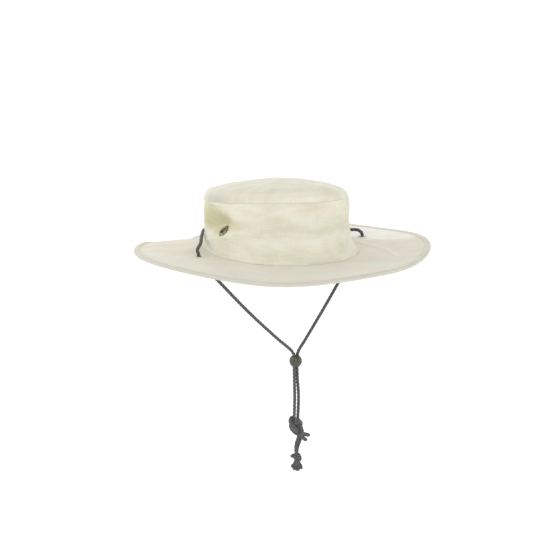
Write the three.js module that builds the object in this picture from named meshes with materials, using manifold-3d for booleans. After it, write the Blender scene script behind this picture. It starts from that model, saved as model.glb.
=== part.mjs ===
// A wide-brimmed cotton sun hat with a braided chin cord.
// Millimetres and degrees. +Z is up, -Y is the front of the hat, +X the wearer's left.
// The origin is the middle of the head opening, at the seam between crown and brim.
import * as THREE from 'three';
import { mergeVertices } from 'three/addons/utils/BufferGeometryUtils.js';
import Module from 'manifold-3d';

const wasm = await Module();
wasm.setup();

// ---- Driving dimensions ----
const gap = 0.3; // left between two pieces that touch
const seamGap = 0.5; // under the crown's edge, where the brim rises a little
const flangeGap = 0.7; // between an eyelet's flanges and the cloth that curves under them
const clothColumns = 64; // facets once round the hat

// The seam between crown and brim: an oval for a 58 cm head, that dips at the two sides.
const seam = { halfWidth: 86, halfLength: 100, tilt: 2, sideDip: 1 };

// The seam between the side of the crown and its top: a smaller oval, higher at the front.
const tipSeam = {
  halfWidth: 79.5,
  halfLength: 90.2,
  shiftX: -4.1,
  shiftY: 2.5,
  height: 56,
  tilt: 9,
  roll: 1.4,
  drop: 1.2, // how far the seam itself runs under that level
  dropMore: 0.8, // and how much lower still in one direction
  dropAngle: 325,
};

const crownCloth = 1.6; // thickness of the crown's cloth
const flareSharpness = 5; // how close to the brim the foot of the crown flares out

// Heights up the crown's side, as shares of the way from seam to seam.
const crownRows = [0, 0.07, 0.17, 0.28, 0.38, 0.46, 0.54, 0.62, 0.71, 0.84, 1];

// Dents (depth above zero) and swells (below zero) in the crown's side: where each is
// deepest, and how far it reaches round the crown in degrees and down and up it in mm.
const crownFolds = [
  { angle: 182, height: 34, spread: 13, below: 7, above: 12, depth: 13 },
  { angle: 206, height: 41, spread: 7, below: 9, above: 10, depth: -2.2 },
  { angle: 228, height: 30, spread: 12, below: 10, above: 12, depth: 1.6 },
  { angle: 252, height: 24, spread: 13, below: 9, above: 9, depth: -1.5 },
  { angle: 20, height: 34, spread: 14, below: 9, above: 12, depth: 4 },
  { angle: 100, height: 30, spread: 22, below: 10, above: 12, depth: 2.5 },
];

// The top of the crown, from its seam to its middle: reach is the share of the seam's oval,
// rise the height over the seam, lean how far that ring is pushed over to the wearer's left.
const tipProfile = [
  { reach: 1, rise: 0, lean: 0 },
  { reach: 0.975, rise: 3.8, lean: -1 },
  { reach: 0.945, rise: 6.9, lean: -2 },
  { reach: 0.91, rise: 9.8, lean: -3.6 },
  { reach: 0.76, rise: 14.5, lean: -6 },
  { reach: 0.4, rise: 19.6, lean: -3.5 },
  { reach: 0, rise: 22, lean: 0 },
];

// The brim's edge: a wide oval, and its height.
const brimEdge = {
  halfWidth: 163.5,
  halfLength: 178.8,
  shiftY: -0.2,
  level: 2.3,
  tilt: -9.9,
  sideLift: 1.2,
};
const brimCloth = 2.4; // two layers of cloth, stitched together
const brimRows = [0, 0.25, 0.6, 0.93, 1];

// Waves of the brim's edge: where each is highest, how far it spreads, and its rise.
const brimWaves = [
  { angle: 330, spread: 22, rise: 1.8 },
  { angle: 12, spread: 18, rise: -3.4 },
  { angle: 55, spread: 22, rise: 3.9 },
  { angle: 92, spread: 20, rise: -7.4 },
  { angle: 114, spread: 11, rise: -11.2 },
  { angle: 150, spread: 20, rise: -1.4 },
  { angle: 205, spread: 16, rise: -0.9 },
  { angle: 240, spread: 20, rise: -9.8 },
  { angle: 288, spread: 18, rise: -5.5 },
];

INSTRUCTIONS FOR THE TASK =
Set down all of the data above, word for word.

OUTPUT =
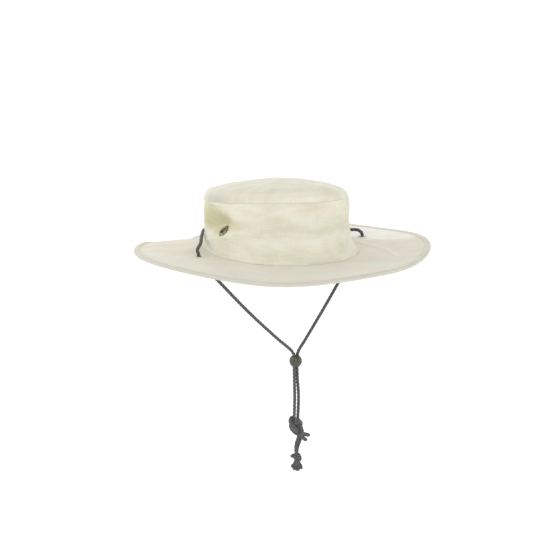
Write the three.js module that builds the object in this picture from named meshes with materials, using manifold-3d for booleans. After it, write the Blender scene script behind this picture. It starts from that model, saved as model.glb.
=== part.mjs ===
// A wide-brimmed cotton sun hat with a braided chin cord.
// Millimetres and degrees. +Z is up, -Y is the front of the hat, +X the wearer's left.
// The origin is the middle of the head opening, at the seam between crown and brim.
import * as THREE from 'three';
import { mergeVertices } from 'three/addons/utils/BufferGeometryUtils.js';
import Module from 'manifold-3d';

const wasm = await Module();
wasm.setup();

// ---- Driving dimensions ----
const gap = 0.3; // left between two pieces that touch
const seamGap = 0.5; // under the crown's edge, where the brim rises a little
const flangeGap = 0.7; // between an eyelet's flanges and the cloth that curves under them
const clothColumns = 64; // facets once round the hat

// The seam between crown and brim: an oval for a 58 cm head, that dips at the two sides.
const seam = { halfWidth: 86, halfLength: 100, tilt: 2, sideDip: 1 };

// The seam between the side of the crown and its top: a smaller oval, higher at the front.
const tipSeam = {
  halfWidth: 79.5,
  halfLength: 90.2,
  shiftX: -4.1,
  shiftY: 2.5,
  height: 56,
  tilt: 9,
  roll: 1.4,
  drop: 1.2, // how far the seam itself runs under that level
  dropMore: 0.8, // and how much lower still in one direction
  dropAngle: 325,
};

const crownCloth = 1.6; // thickness of the crown's cloth
const flareSharpness = 5; // how close to the brim the foot of the crown flares out

// Heights up the crown's side, as shares of the way from seam to seam.
const crownRows = [0, 0.07, 0.17, 0.28, 0.38, 0.46, 0.54, 0.62, 0.71, 0.84, 1];

// Dents (depth above zero) and swells (below zero) in the crown's side: where each is
// deepest, and how far it reaches round the crown in degrees and down and up it in mm.
const crownFolds = [
  { angle: 182, height: 34, spread: 13, below: 7, above: 12, depth: 13 },
  { angle: 206, height: 41, spread: 7, below: 9, above: 10, depth: -2.2 },
  { angle: 228, height: 30, spread: 12, below: 10, above: 12, depth: 1.6 },
  { angle: 252, height: 24, spread: 13, below: 9, above: 9, depth: -1.5 },
  { angle: 20, height: 34, spread: 14, below: 9, above: 12, depth: 4 },
  { angle: 100, height: 30, spread: 22, below: 10, above: 12, depth: 2.5 },
];

// The top of the crown, from its seam to its middle: reach is the share of the seam's oval,
// rise the height over the seam, lean how far that ring is pushed over to the wearer's left.
const tipProfile = [
  { reach: 1, rise: 0, lean: 0 },
  { reach: 0.975, rise: 3.8, lean: -1 },
  { reach: 0.945, rise: 6.9, lean: -2 },
  { reach: 0.91, rise: 9.8, lean: -3.6 },
  { reach: 0.76, rise: 14.5, lean: -6 },
  { reach: 0.4, rise: 19.6, lean: -3.5 },
  { reach: 0, rise: 22, lean: 0 },
];

// The brim's edge: a wide oval, and its height.
const brimEdge = {
  halfWidth: 163.5,
  halfLength: 178.8,
  shiftY: -0.2,
  level: 2.3,
  tilt: -9.9,
  sideLift: 1.2,
};
const brimCloth = 2.4; // two layers of cloth, stitched together
const brimRows = [0, 0.25, 0.6, 0.93, 1];

// Waves of the brim's edge: where each is highest, how far it spreads, and its rise.
const brimWaves = [
  { angle: 330, spread: 22, rise: 1.8 },
  { angle: 12, spread: 18, rise: -3.4 },
  { angle: 55, spread: 22, rise: 3.9 },
  { angle: 92, spread: 20, rise: -7.4 },
  { angle: 114, spread: 11, rise: -11.2 },
  { angle: 150, spread: 20, rise: -1.4 },
  { angle: 205, spread: 16, rise: -0.9 },
  { angle: 240, spread: 20, rise: -9.8 },
  { angle: 288, spread: 18, rise: -5.5 },
];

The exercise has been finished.